The character Kakihara admires the handiwork of Ichi in Miike's 'Ichi the Killer'.
6. À l’intérieur (2007), English title: Inside. Directors: Julien Maury and Alexandre Bustillo. This past decade has witnessed the growth of a strong horror-film industry in France, a country not previously known for films in this genre. Dubbed by some in the media as ‘New French Extremity,’ films such as Maury and Bastillo’s À l’intérieur confront the viewer with images of intense ‘body horror.’ The alone and heavily pregnant Sarah battles with an insane, homicidal intruder wielding impossibly-sharp — and profoundly effective — tailor scissors.
7. Ginger Snaps (2000). Director: John Fawcett. The mythology of the werewolf gets a modern feminist overhaul in this Canadian horror franchise. The hormone-induced lunacy of puberty is cleverly aligned with lycanthropy when the titular Ginger begins menstruation around the same time as she’s bitten by a ‘big dog’ in the forest surrounding her suburban home. It’s hard not to love a film that has as it’s tagline: “She’s got the curse.” Incidentally, the sequel Ginger Snaps 2: Unleashed (2004) was surprisingly good. The third installment, Ginger Snaps Back: The Beginning should be encased in cement, tossed down a mine shaft, and buried for eternity.

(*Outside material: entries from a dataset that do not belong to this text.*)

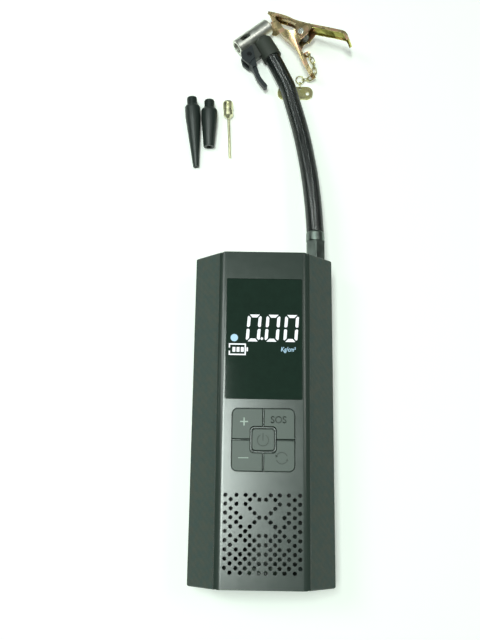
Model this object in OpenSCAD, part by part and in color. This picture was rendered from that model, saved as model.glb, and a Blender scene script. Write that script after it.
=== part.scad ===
// Portable tire inflator, lying on its back, with its hose, chuck, clip and nozzles.
// X runs across the housing, Y along it towards the hose, Z up from the flat back face.
// The origin is the middle of the back face. All sizes are in millimetres.

/* [Housing] */
// Width of the housing
body_w = 92; // [90:1:100]
// Length of the housing
body_l = 212; // [211:1:230]
// Height of the housing
body_h = 50; // [49.5:0.5:56]
// Distance between the two seams of the front panel
seam_w = 59; // [57.5:0.5:61]
// Width of the flat back face
back_w = 59; // [57:1:62]
// Height of the sloping band along each back edge
back_slope_h = 17.5; // [15:0.5:19]
// Slope of the two wings beside the front panel
wing_angle = 43; // [41:1:45]
// Radius of the front panel's rounded shoulders
shoulder_r = 7; // [6:0.5:7.5]
// Wall thickness of the two shells
wall = 2.5; // [2:0.1:2.7]
// Chamfer along the edges of both ends
end_chamfer = 0.8; // [0.4:0.1:1]
// Thickness of the front panel
panel_t = 3; // [2.6:0.1:3.4]

/* [Display] */
// Width of the display window
window_w = 49.2; // [46:0.1:49.4]
// Length of the display window
window_l = 79; // [74:1:80]
// Distance of the window's middle from the middle of the housing
window_y = 47.9; // [47:0.1:49]
// Thickness of the clear display lens
lens_t = 1.5; // [1.2:0.1:1.8]
// Width of the ledge that carries the lens
lens_ledge = 1.5; // [1:0.1:2]

/* [Keypad] */
// Width of the block of keys
keypad_w = 39; // [37:0.5:40]
// Length of the block of keys
keypad_l = 38.5; // [37:0.5:39]
// Distance of the keypad's middle from the middle of the housing, towards the grille
keypad_y = 17; // [16.5:0.1:17.5]
// Gap between neighbouring keys
key_gap = 1; // [0.8:0.1:1.4]
// Width of the power key
power_w = 13.9; // [12:0.1:14.5]
// Length of the power key
power_l = 13.2; // [12:0.1:14.5]
// Height of the keys above the panel
key_rise = 0.3; // [0:0.1:1]
// Travel of each key
key_travel = 0.6; // [0.4:0.1:0.7]

/* [Vent grille] */
// Diameter of a vent hole
vent_d = 2.2; // [1.6:0.1:2.4]
// Distance between two rows of vent holes
vent_pitch = 2.67; // [2.55:0.01:2.7]
// Distance of the first row from the middle of the housing
vent_start = 50.6; // [50:0.1:51.5]

/* [Battery] */
// Diameter of a battery cell
cell_d = 18.2; // [17.5:0.1:18.5]
// Length of a battery cell
cell_l = 65; // [60:1:66]

/* [Pump] */
// Diameter of the motor
motor_d = 32; // [28:1:33]
// Length of the motor
motor_l = 34; // [30:1:34.5]
// Diameter of the motor shaft
shaft_d = 3.2; // [2.5:0.1:4]
// Module of the gear teeth
gear_module = 0.8; // [0.75:0.01:0.82]
// Teeth of the pinion
pinion_teeth = 12; // [12:1:12]
// Teeth of the drive gear
gear_teeth = 40; // [40:1:40]
// Face width of the drive gear
gear_t = 5; // [4:0.5:5]
// Radius of the crank
crank_r = 5; // [3.5:0.5:5]
// Bore of the cylinder
bore_d = 17; // [15:0.5:17]
// Wall of the cylinder
barrel_wall = 2.6; // [2.4:0.1:2.6]
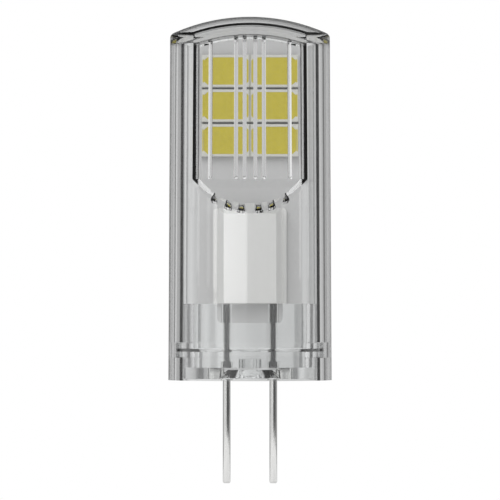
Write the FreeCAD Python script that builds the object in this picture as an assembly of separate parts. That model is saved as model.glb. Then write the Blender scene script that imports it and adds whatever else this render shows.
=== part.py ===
import FreeCAD, Part
import math
import os

# A two-pin LED capsule lamp for a 12 V G4 socket: a clear moulded cover over a board that
# carries six LEDs on each face, a clear plug that closes the cover from below, and two wires
# that are both the contacts and the feet of the board.
# Frame: origin on the lamp's axis in the plane where the base meets its socket, Z up to the
# dome, X along the line through both contact pins, and the front window towards -Y.
# All sizes are in millimetres and all angles in degrees.

# Contact pins
pin_spacing = 4.0
pin_diameter = 0.65
pin_exposed = 8.85
pin_tip_chamfer = 0.15
pin_head_top = 7.7
pin_root_diameter = 1.0
pin_root_top = 1.6

# Cover, outside
cover_diameter = 14.0
cover_height = 31.15
mould_draft = 0.3
dome_radius = 16.1
rim_round = 0.5
window_spacing = 9.72
window_sill = 17.2
sill_slope = 50.0

# Cover, inside
cover_wall = 1.2
flute_pitch = 0.75
flute_width = 0.35
flute_depth = 0.13
flute_root = 0.1

# Base plug
plug_recess = 0.15
plug_top = 6.55
plug_wall = 0.82
plug_floor_top = 1.1
plug_ledge_bottom = 2.45
plug_ledge_top = 2.7
plug_ledge_width = 0.1
snap_ring_bite = 0.56
snap_ring_bottom = 1.95
snap_ring_top = 3.2
gate_dish_mouth_diameter = 4.34
gate_dish_roof_diameter = 2.56
gate_dish_edge = 0.45
gate_dish_top = 0.85
gate_boss_diameter = 2.0
gate_boss_top = 1.8
plug_clearance = 0.05

# Circuit board
board_thickness = 1.0
board_head_width = 8.9
board_tail_width = 5.6
board_tail_bottom = 4.9
board_ceiling_gap = 0.7
board_head_round = 0.5
board_tail_round = 0.45
slot_clearance = 0.1
solder_bottom = 6.6
solder_cap = 0.3

# LED packages
led_width = 4.18
led_height = 2.8
led_depth = 0.7
led_pad_thickness = 0.1
led_cup_width = 3.83
led_cup_height = 2.36
led_cup_offset = 0.09
led_cup_depth = 0.4
led_cup_inset = 0.2
led_cup_corner = 0.28
led_phosphor_recess = 0.03
led_edge_round = 0.08
led_columns = 2
led_column_pitch = 4.22
led_rows = 3
led_row_pitch = 2.97
led_top_drop = 2.78
pad_margin = 0.3
pad_cathode_width = 1.7
pad_anode_width = 0.8

# Driver housing, one on each face of the board
housing_flange_width = 6.2
housing_flange_thickness = 0.4
housing_flange_round = 0.35
housing_width = 4.45
housing_depth = 1.9
housing_top = 14.3
housing_flange_top = 14.75
housing_wall = 0.35
housing_edge_round = 0.2

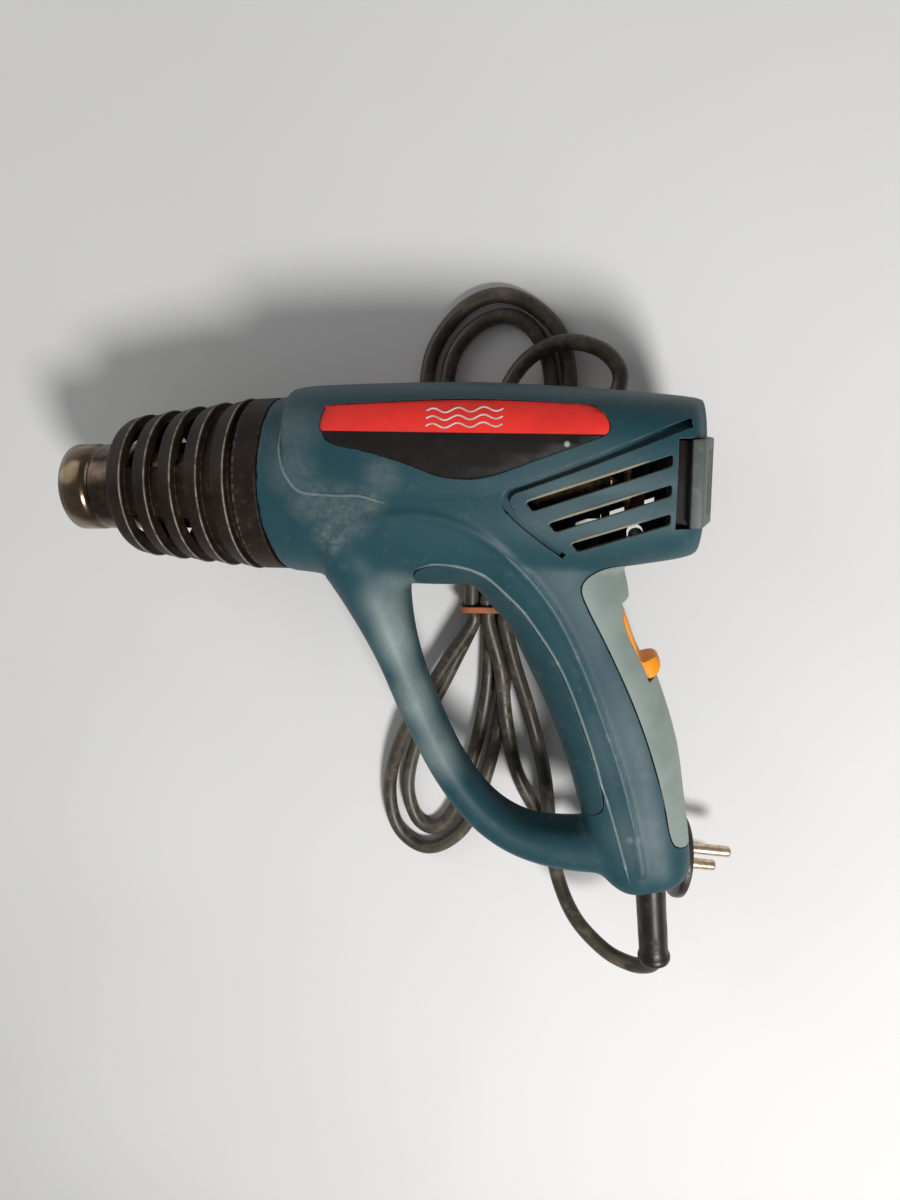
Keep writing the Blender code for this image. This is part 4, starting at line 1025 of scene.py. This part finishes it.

One of the feigned 'death scenes' staged by the Fitzgerald sisters in 'Ginger Snaps'. Kids these days.
8. Ju-on (2003). English title The Grudge. Director: Takashi Shimizu. Hands-down, my favourite amongst all of the J-horror films I’ve seen over the past decade. And I’ve seen quite a few. The English-language remake is laughable by comparison. Avoid it and seek out the original Japanese film.
9. El orfanato (2007). English title: The Orphanage. Director: Juan Antonio Bayona. With contemporary French horror-film directors so successfully flooding the cinema with blood and viscera, it’s a rare treat to view a relatively subtle, classic ghost story like Bayona’s El orfanato. One of the very few horror films at which I openly wept. The ending is heartbreaking, and wonderful.
Autocannibalism + feminism combine in Marina de Van's disturbing 'In My Skin.'
10. Dans ma peau (2002), English title: In My Skin. Directed, written by and starring Marina de Van, this is a strange, atmospheric and generally overlooked gem of New French Extremity. The main character Esther develops an erotically-charged, cannibalistic fixation with her own body after being disfigured in a freak accident. Ponderously slow in parts, it does offer a unique and interesting premise.
1. Pontypool (2009). Director: Bruce McDonald.
2. Død snø (2009). English title “Dead Snow.”
3. Bakjwi (2009). English title “Thirst”. Director: Park Chan-Wook
4. Grindhouse Presents: Planet Terror (2007), Dir. Robert Rodriguez.
5. 28 Days Later (2002), Dir. Danny Boyle.